How can customer CIOs get value from your customer advisory board?

A vendor’s customer advisory council can be a great venue for CIOs to provide feedback about IT products and services – but only if you get the chance to speak.
After 45 minutes of sitting in a vendor’s customer advisory board meeting, listening to the CEO deliver his standard strategy and road map presentation uninterrupted, the CIO of a major retailer had heard enough.
“I have already seen this presentation; it’s on the investor relations section of your website,” the CIO interjected to the somewhat stunned CEO. “You spent a lot of effort and money to get me and my colleagues all here. What advice are you looking for from us?”
After a bit more discussion, the CEO finally got it. He realized council members weren’t there merely to be another passive audience that would quietly listen as he discussed his plans; instead this was an all-too-rare opportunity to gather customers’ views on the complicated challenges – and often-messy tradeoffs – he and his company faced. The meeting agenda was hastily changed, and the rest of the day was insightful and beneficial for everyone.
Unfortunately, the CEO-drones-on scenario can be quite common. However, when properly established and operated, customer advisory boards can benefit all participants–especially member CIOs.
Customer advisory boards should be a forum for reviewing industry trends, addressing mutual challenges or opportunities, and offering unvarnished insights and guidance. For the vendors, these councils are ideal for validating corporate strategies, gathering input on product development and deepening relationships with key customers.
However, the participating customers have just as much – if not more – to gain.
First, by participating on advisory boards, CIOs can get firsthand insight into a vendor’s road map, provide feedback directly to the product management and support teams, and ask for capabilities that would help their own organizations. In addition, vendors often select beta users from their advisory boards, enabling participating CIOs to test-drive the latest products and provide feedback.
Perhaps more important, while participating on such boards, CIOs can discover best practices from peers who have faced and overcome similar challenges. The networking with peers also could lead to personal and professional growth opportunities.
But for all the potential benefits to CIOs, advisory councils, if poorly run, can waste your valuable time. Thus, there are some red flags to watch for.
If your vendor is hell-bent on self-serving product demos or sales pitches, run.
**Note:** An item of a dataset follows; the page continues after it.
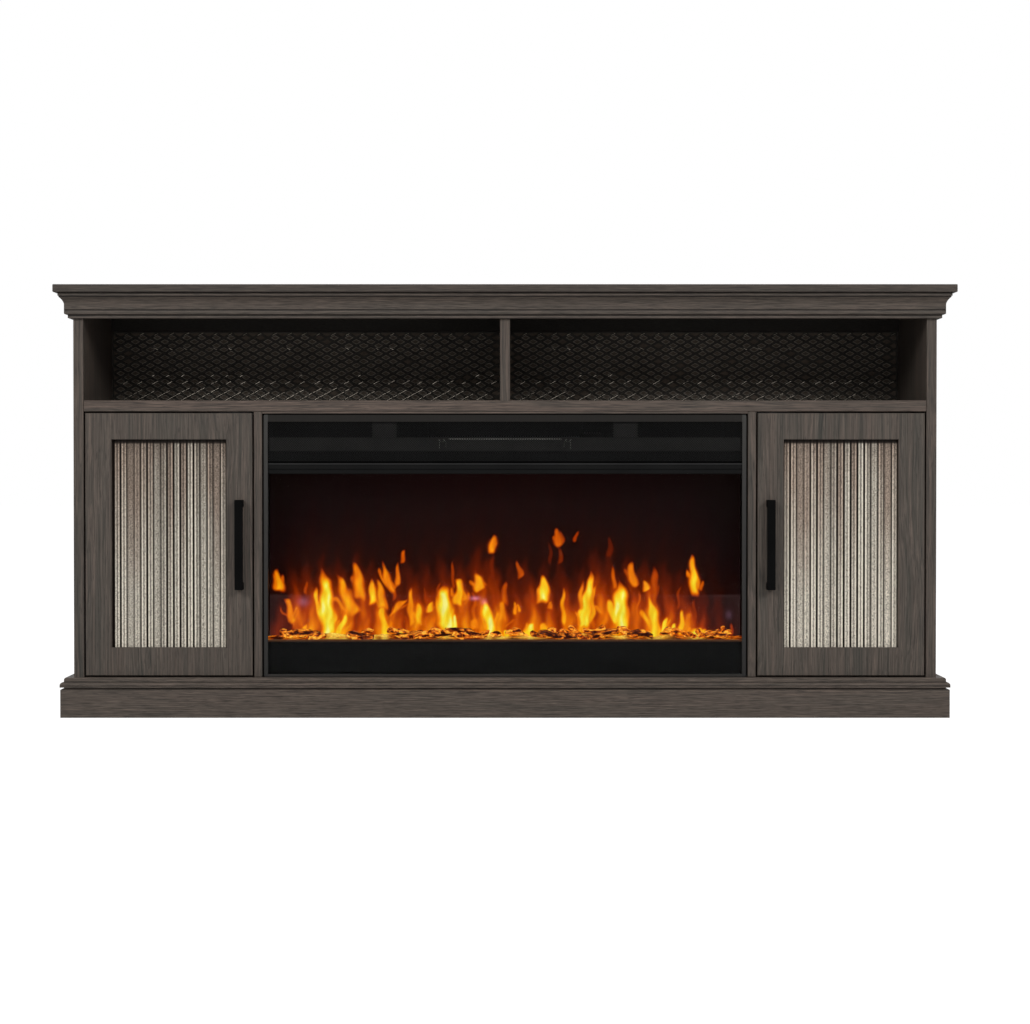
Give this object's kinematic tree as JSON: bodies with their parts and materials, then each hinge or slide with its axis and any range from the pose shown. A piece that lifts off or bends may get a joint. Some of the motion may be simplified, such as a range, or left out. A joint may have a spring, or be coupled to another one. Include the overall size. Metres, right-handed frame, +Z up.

We recommend the 80/20 rule: Customers do 80 percent of the talking, vendors only 20 percent. This is probably the single best metric for measuring the performance of a CAB program!
Advisory boards should be a collection of your peers, so another red flag would be if the board members are a mix of people of varying levels of responsibility, not just CIOs. Another big problem is if your vendor doesn’t seem to be listening to the customer feedback – i.e., it isn’t implementing any recommended direction or following up with agreed-upon action items.
Finally, advisory boards should be part of an ongoing, multiyear discussion, so be concerned if the company doesn’t have a plan for continuing engagement or, worse, you haven’t heard anything since the last meeting six months ago. Like many things in life, when it comes to customer advisory boards, the more you put in, the more you’ll get out.
When properly managed, advisory councils present a great opportunity for CIOs and host companies, with benefits that can vastly outweigh the potential negatives. Understanding this should keep any CEO from delivering uninterrupted 45-minute talks to rooms full of CIOs.